Extraction with custom data pipeline
PyTorch
module_name = 'visual'
# your custom dataset and dataloader classes come here (for example, a PyTorch data loader)
my_dataset = ...
my_dataloader = ...
with extractor.batch_extraction(module_name, output_type="tensor") as e:
for batch in my_dataloader:
... # whatever preprocessing you want to add to the batch
feature_batch = e.extract_batch(
batch=batch,
flatten_acts=True, # flatten 2D feature maps from an early convolutional or attention layer
)
... # whatever post-processing you want to add to the extracted features
TensorFlow / Keras
module_name = 'visual'
# your custom dataset and dataloader classes come here (for example, TFRecords files)
my_dataset = ...
my_dataloader = ...
for batch in my_dataloader:
... # whatever preprocessing you want to add to the batch
feature_batch = extractor.extract_batch(
batch=batch,
module_name=module_name,
flatten_acts=True, # flatten 2D feature maps from an early convolutional or attention layer
)
... # whatever post-processing you want to add to the extracted features
Showing available modules of a model
If you don’t know which modules exist in your model, you can use the show_model method to print a summary of the model architecture. For example, if you want to see which modules exist in AlexNet (using the extractor from above), you can run the following:
extractor.show_model()
# Output:
AlexNet(
(features): Sequential(
(0): Conv2d(3, 64, kernel_size=(11, 11), stride=(4, 4), padding=(2, 2))
(1): ReLU(inplace=True)
(2): MaxPool2d(kernel_size=3, stride=2, padding=0, dilation=1, ceil_mode=False)
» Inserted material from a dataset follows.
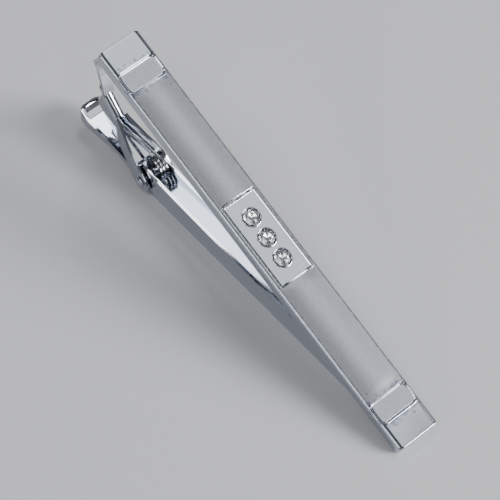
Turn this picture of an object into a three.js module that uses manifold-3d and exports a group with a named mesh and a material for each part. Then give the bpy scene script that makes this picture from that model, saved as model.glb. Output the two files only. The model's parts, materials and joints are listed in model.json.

(3): Conv2d(64, 192, kernel_size=(5, 5), stride=(1, 1), padding=(2, 2))
(4): ReLU(inplace=True)
(5): MaxPool2d(kernel_size=3, stride=2, padding=0, dilation=1, ceil_mode=False)
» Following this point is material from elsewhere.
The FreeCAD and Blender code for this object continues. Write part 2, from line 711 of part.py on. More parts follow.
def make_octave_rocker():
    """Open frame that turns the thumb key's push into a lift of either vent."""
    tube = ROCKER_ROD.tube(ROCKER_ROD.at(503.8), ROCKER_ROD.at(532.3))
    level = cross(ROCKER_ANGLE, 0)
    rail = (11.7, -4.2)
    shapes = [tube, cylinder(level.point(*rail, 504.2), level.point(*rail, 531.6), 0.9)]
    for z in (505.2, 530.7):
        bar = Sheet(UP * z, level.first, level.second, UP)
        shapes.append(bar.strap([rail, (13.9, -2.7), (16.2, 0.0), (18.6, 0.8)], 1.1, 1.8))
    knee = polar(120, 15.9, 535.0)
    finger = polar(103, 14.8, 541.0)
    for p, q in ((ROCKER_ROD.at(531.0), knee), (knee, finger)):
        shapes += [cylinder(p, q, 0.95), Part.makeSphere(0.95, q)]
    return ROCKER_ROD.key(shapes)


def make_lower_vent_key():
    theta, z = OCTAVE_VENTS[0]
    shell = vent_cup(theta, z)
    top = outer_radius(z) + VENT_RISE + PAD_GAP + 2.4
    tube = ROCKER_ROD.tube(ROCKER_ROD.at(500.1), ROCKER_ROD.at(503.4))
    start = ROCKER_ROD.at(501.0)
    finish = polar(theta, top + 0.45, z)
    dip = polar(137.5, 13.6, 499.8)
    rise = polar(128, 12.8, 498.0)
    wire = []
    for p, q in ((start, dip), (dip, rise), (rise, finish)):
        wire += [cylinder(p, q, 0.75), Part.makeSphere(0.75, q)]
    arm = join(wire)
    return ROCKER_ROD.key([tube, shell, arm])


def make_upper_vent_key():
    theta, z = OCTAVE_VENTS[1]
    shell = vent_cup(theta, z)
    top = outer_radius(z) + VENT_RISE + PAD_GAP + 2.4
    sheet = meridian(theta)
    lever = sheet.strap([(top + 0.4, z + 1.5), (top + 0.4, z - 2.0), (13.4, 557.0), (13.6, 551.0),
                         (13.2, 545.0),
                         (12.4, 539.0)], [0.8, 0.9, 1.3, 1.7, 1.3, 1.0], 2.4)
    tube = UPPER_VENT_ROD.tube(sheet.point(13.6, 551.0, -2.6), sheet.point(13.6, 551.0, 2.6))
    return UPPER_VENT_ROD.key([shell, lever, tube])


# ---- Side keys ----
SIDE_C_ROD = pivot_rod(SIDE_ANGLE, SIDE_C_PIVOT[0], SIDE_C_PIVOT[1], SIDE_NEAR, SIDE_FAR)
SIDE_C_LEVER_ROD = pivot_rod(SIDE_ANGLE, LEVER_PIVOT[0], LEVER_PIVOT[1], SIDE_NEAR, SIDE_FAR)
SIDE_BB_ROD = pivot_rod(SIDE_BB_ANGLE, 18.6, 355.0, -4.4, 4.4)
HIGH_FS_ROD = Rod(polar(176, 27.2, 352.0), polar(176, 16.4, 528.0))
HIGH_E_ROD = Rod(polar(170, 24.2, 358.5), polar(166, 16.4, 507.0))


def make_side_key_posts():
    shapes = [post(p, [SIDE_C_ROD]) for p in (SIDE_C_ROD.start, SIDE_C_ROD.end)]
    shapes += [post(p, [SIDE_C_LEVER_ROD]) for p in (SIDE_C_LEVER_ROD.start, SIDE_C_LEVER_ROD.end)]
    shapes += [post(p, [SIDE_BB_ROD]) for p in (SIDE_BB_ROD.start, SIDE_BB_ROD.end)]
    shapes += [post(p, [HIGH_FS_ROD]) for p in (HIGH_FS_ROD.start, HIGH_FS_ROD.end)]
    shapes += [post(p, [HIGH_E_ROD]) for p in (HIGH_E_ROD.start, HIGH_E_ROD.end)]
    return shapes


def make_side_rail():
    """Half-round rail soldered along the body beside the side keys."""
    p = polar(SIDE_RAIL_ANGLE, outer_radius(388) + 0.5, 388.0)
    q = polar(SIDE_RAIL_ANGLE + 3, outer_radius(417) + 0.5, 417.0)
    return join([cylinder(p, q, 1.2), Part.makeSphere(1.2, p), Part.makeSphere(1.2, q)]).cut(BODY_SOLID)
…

(6): Conv2d(192, 384, kernel_size=(3, 3), stride=(1, 1), padding=(1, 1))
(7): ReLU(inplace=True)
(8): Conv2d(384, 256, kernel_size=(3, 3), stride=(1, 1), padding=(1, 1))
(9): ReLU(inplace=True)
(10): Conv2d(256, 256, kernel_size=(3, 3), stride=(1, 1), padding=(1, 1))
(11): ReLU(inplace=True)
(12): MaxPool2d(kernel_size=3, stride=2, padding=0, dilation=1, ceil_mode=False)
)
(avgpool): AdaptiveAvgPool2d(output_size=(6, 6))
(classifier): Sequential(
(0): Dropout(p=0.5, inplace=False)
(1): Linear(in_features=9216, out_features=4096, bias=True)
(2): ReLU(inplace=True)
(3): Dropout(p=0.5, inplace=False)
(4): Linear(in_features=4096, out_features=4096, bias=True)
(5): ReLU(inplace=True)
(6): Linear(in_features=4096, out_features=1000, bias=True)
)
)
The module names you have to use in the extractor depend on the model you’re using. For example, the first convolutional layer in AlexNet is called features.0 and the last convolutional layer is called features.10. The last fully connected layer is called classifier.6.
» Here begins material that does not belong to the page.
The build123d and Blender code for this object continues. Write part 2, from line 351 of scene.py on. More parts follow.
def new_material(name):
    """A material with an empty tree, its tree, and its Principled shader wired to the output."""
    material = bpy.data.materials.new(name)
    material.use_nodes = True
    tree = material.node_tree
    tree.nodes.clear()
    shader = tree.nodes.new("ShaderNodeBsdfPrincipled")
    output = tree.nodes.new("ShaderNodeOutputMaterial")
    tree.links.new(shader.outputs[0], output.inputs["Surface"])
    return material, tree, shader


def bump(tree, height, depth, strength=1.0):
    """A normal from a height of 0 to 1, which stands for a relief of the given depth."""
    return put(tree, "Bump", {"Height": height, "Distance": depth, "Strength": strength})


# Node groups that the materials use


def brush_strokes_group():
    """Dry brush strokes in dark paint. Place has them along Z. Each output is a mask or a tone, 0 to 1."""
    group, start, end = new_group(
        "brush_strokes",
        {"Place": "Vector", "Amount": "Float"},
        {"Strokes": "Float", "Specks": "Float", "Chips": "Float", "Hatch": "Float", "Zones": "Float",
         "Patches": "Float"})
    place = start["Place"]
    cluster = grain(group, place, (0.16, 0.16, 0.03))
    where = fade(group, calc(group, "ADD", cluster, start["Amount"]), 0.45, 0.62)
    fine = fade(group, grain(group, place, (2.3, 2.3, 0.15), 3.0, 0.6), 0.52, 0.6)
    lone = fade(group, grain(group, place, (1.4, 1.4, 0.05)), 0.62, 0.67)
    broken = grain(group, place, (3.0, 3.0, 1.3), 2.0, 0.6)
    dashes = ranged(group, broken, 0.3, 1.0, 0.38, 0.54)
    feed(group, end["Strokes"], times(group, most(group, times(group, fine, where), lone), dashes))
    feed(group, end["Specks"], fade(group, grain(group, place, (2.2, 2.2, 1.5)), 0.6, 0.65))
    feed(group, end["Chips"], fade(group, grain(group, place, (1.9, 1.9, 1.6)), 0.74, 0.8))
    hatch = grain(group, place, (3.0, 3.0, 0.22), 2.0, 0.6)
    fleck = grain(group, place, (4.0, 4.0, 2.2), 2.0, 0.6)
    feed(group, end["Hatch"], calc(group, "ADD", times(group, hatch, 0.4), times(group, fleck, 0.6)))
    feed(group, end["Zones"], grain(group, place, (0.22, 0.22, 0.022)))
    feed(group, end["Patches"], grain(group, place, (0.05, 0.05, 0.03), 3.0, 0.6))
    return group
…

In comparison, the .show_model() output for ResNet50 looks like this:
extractor.show_model()
# Output:
ResNet(
(conv1): Conv2d(3, 64, kernel_size=(7, 7), stride=(2, 2), padding=(3, 3), bias=False)
(bn1): BatchNorm2d(64, eps=1e-05, momentum=0.1, affine=True, track_running_stats=True)
(relu): ReLU(inplace=True)
(maxpool): MaxPool2d(kernel_size=3, stride=2, padding=1, dilation=1, ceil_mode=False)
(layer1): Sequential(
(0): Bottleneck(
(conv1): Conv2d(64, 64, kernel_size=(1, 1), stride=(1, 1), bias=False)
(bn1): BatchNorm2d(64, eps=1e-05, momentum=0.1, affine=True, track_running_stats=True)
(conv2): Conv2d(64, 64, kernel_size=(3, 3), stride=(1, 1), padding=(1, 1), bias=False)
(bn2): BatchNorm2d(64, eps=1e-05, momentum=0.1, affine=True, track_running_stats=True)
(conv3): Conv2d(64, 256, kernel_size=(1, 1), stride=(1, 1), bias=False)
(bn3): BatchNorm2d(256, eps=1e-05, momentum=0.1, affine=True, track_running_stats=True)
(relu): ReLU(inplace=True)
(downsample): Sequential(
(0): Conv2d(64, 256, kernel_size=(1, 1), stride=(1, 1), bias=False)
(1): BatchNorm2d(256, eps=1e-05, momentum=0.1, affine=True, track_running_stats=True)
)
)
(1): Bottleneck(
(conv1): Conv2d(256, 64, kernel_size=(1, 1), stride=(1, 1), bias=False)
(bn1): BatchNorm2d(64, eps=1e-05, momentum=0.1, affine=True, track_running_stats=True)
(conv2): Conv2d(64, 64, kernel_size [...]
so the first convolutional layer is called conv1 and the last convolutional layer is called layer4.2.conv3. The last fully connected layer would be called fc.